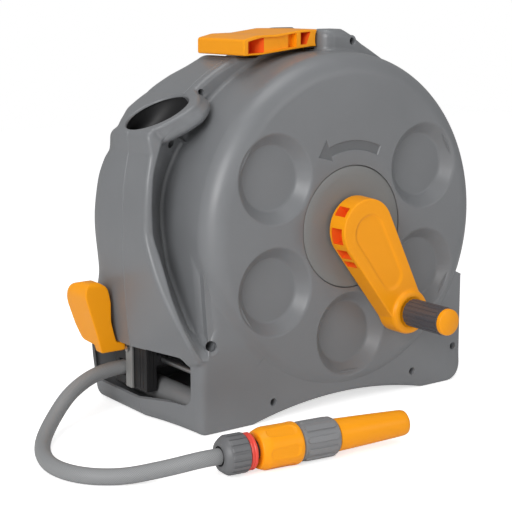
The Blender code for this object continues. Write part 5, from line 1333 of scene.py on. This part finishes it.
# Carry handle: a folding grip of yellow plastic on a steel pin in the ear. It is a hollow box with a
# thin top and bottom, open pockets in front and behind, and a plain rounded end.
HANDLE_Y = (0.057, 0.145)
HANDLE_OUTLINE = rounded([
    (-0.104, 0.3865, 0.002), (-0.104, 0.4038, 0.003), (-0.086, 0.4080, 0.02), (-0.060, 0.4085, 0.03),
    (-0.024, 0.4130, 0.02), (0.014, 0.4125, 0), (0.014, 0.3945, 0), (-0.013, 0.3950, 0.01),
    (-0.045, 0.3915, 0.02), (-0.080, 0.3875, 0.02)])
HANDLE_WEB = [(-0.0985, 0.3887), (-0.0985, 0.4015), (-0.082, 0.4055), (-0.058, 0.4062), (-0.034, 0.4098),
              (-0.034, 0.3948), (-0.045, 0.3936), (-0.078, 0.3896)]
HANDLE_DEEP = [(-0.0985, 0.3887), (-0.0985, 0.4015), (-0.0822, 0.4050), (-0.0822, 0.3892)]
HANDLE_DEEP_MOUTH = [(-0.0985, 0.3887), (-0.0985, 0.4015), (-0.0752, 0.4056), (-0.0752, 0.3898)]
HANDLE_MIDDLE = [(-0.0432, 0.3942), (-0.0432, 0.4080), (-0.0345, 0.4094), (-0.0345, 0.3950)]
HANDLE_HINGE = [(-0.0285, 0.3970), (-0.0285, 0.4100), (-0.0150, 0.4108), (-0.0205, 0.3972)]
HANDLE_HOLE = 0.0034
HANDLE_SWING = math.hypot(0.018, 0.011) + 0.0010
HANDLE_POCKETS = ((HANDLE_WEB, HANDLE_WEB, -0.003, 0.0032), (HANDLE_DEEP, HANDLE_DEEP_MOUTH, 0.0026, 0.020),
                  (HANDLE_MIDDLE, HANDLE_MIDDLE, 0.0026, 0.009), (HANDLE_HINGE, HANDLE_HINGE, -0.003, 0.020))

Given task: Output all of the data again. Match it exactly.

The response:
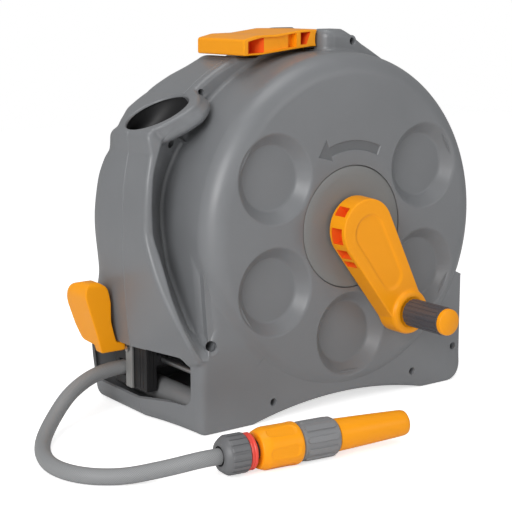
The Blender code for this object continues. Write part 5, from line 1333 of scene.py on. This part finishes it.
# Carry handle: a folding grip of yellow plastic on a steel pin in the ear. It is a hollow box with a
# thin top and bottom, open pockets in front and behind, and a plain rounded end.
HANDLE_Y = (0.057, 0.145)
HANDLE_OUTLINE = rounded([
    (-0.104, 0.3865, 0.002), (-0.104, 0.4038, 0.003), (-0.086, 0.4080, 0.02), (-0.060, 0.4085, 0.03),
    (-0.024, 0.4130, 0.02), (0.014, 0.4125, 0), (0.014, 0.3945, 0), (-0.013, 0.3950, 0.01),
    (-0.045, 0.3915, 0.02), (-0.080, 0.3875, 0.02)])
HANDLE_WEB = [(-0.0985, 0.3887), (-0.0985, 0.4015), (-0.082, 0.4055), (-0.058, 0.4062), (-0.034, 0.4098),
              (-0.034, 0.3948), (-0.045, 0.3936), (-0.078, 0.3896)]
HANDLE_DEEP = [(-0.0985, 0.3887), (-0.0985, 0.4015), (-0.0822, 0.4050), (-0.0822, 0.3892)]
HANDLE_DEEP_MOUTH = [(-0.0985, 0.3887), (-0.0985, 0.4015), (-0.0752, 0.4056), (-0.0752, 0.3898)]
HANDLE_MIDDLE = [(-0.0432, 0.3942), (-0.0432, 0.4080), (-0.0345, 0.4094), (-0.0345, 0.3950)]
HANDLE_HINGE = [(-0.0285, 0.3970), (-0.0285, 0.4100), (-0.0150, 0.4108), (-0.0205, 0.3972)]
HANDLE_HOLE = 0.0034
HANDLE_SWING = math.hypot(0.018, 0.011) + 0.0010
HANDLE_POCKETS = ((HANDLE_WEB, HANDLE_WEB, -0.003, 0.0032), (HANDLE_DEEP, HANDLE_DEEP_MOUTH, 0.0026, 0.020),
                  (HANDLE_MIDDLE, HANDLE_MIDDLE, 0.0026, 0.009), (HANDLE_HINGE, HANDLE_HINGE, -0.003, 0.020))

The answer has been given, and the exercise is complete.